Amid the ongoing long recession in the domestic steel market, steelmakers have urged the government to revive suspended development projects with the aim of increasing domestic consumption. They have also called on the government to provide them with more export incentives, Foolad-News reported.
The requests were made during a meeting attended by major manufacturers of reinforcing bars and steel ingots in which they investigated ways to prop up the steel market. They emphasized that supportive tariffs are the best way for the administration to protect the steel market.
Steel producers argue that export is not economical under the current circumstances since export prices are lower than the domestic rates. Steel prices, both domestically and globally, have remained unchanged since April. Currently, steel ingot costs around $400 per ton in Iran while steel sheet prices in the southern ports vary between $420 and $430 per ton.
“The survival of domestic steel industry will only be possible through exports; so the government is expected to support the exporting companies and provide them with incentives,” IRNA cited secretary of the Iranian Steel Producers Association (ISPA), Rasoul Khalifeh-Soltan as saying. He noted that Iran’s steel industry has experienced an average annual growth of 7% during the past few years.
Khalifeh-Soltan added that the steel industry should now focus on reducing costs in the production chain, from making the sponge iron to the final product.
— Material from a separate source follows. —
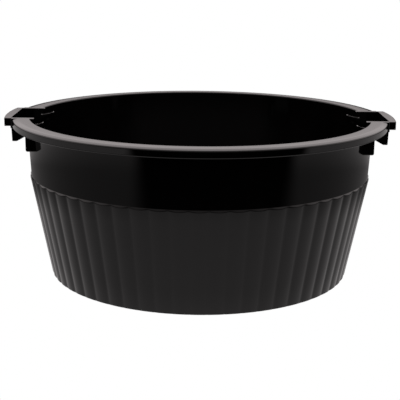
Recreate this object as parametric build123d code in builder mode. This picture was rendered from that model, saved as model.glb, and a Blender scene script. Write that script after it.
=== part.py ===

According to the official, special bar quality (SBQ) steels account for 15% of global production while the figure is only 3% in Iran.
Besides protective tariffs, steelmakers also urged the government to impose higher import tariffs on steel ingots and steel sections. Last year, upon repeated requests on the part of steel manufacturers, the administration imposed import tariffs of 25% on different types of girders, 35% on bundles of rebars, and from 10% to 15% on billets and ingots. However, such import tariffs have seemingly failed to satisfy the producers.
“During the past four years, utilities prices have constantly increased while interest rates for banking loans reached 30%, which greatly affected the steel prices. Therefore, tariffs of around 20% are not good enough for the domestic steel industry,” said ISPA chairman, Bahram Sobhani. He warned that steel plants across the country are currently operating at 60% capacity on average.
Steel industry experts describe imposition of higher import tariffs, elimination of governmental exchange rates for import of steel products, modification of iron ore prices and stability in utility costs as the legitimate expectations of domestic steelmakers.